Evaluations performed early on are a means of pinpointing specific goals and determining if objectives have been set appropriately. A pause mid-program aims to expose any weaknesses in the relationship and determine if sufficient progress is being made towards target outcomes. Both of these scenarios allow mentors to make adjustments intended to strengthen the mentorship and keep it on course.

Finally, assessments made at the tail end or culmination of the relationship give mentors and mentees an opportunity to return to the initial objectives set for the program and evaluate them based on adjustments made over the course of the relationship and how much progress was made.
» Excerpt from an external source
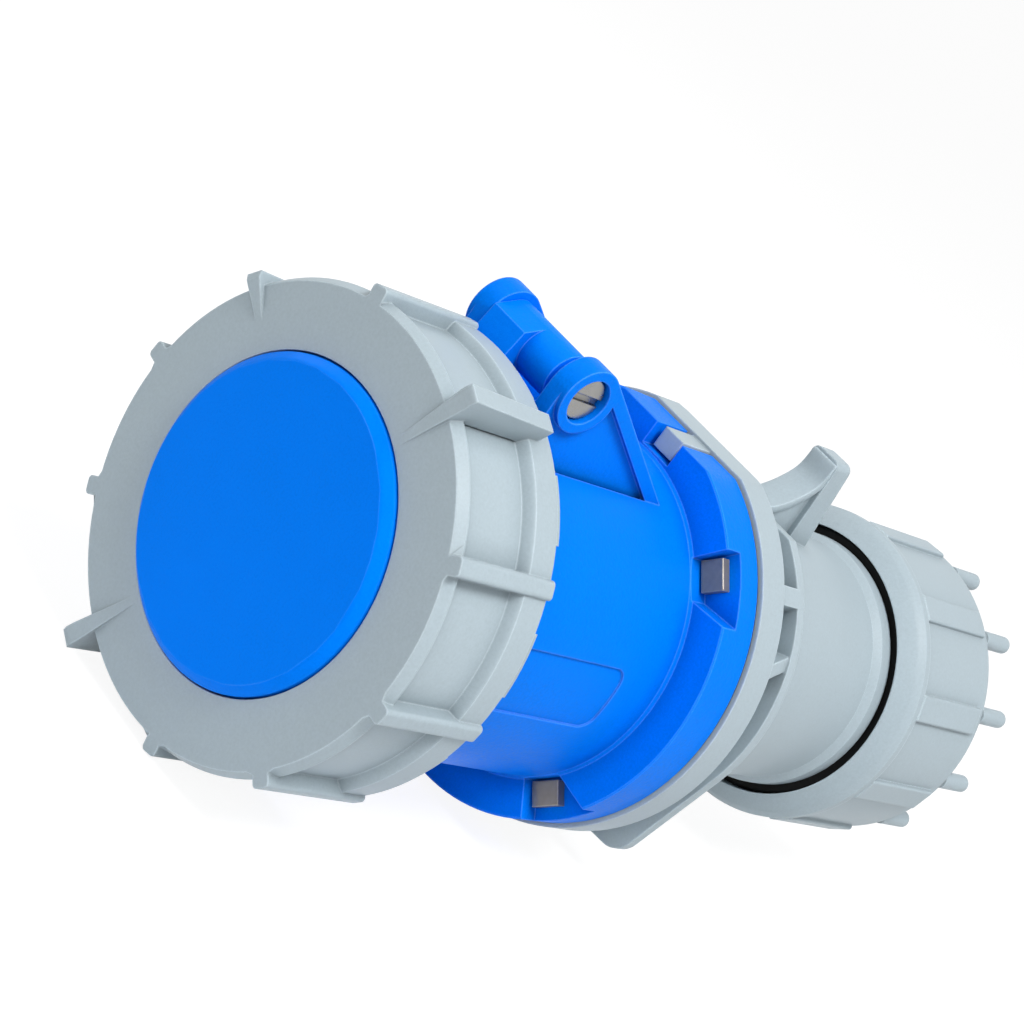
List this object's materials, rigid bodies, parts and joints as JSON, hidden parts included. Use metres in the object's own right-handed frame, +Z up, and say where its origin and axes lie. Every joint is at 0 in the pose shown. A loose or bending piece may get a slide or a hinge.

Regardless of when evaluations are conducted, it’s important that both mentors and mentees maintain an open mind. The process will be successful only if both parties are willing to accept and learn from the feedback they receive.

The format of evaluation is up to you. Mentors can gauge the progress of a mentorship by administering formal questionnaires or conducting informal feedback sessions. It can be as simple as meeting over a cup of coffee and going over the original intentions set for the relationship. The most important thing is that you plan the session to achieve maximum benefit. To do that, you need to make sure you have a plan.

Creating a planned evaluation program is simple. The essential elements are to create an intention and determine how you will measure success. Here are a few tips to help you in your planning:

  • Set a purpose for the evaluation program. If you plan to conduct multiple sessions, make sure both you and your mentee understand the goal for each session.
  • Decide how you will track goals and objectives. This should be part of your overall mentorship plan and will be especially useful when it comes time to scrutinize your progress.
  • Determine how you will collect evaluation data. You may devise a system of your own or opt to use survey software.
  • Incorporate worksheets for program planning and interaction during sessions. These will be useful for prompting feedback and recording lessons learned.

You can probably think of even more elements that are important to a strong evaluation program. Use your imagination and don’t be afraid to bend the rules. Every mentee is different and responds to feedback in different ways. Use what you learn about your mentee to determine how best to assess their satisfaction of the program and whether or not they are getting what they wanted out of your relationship. 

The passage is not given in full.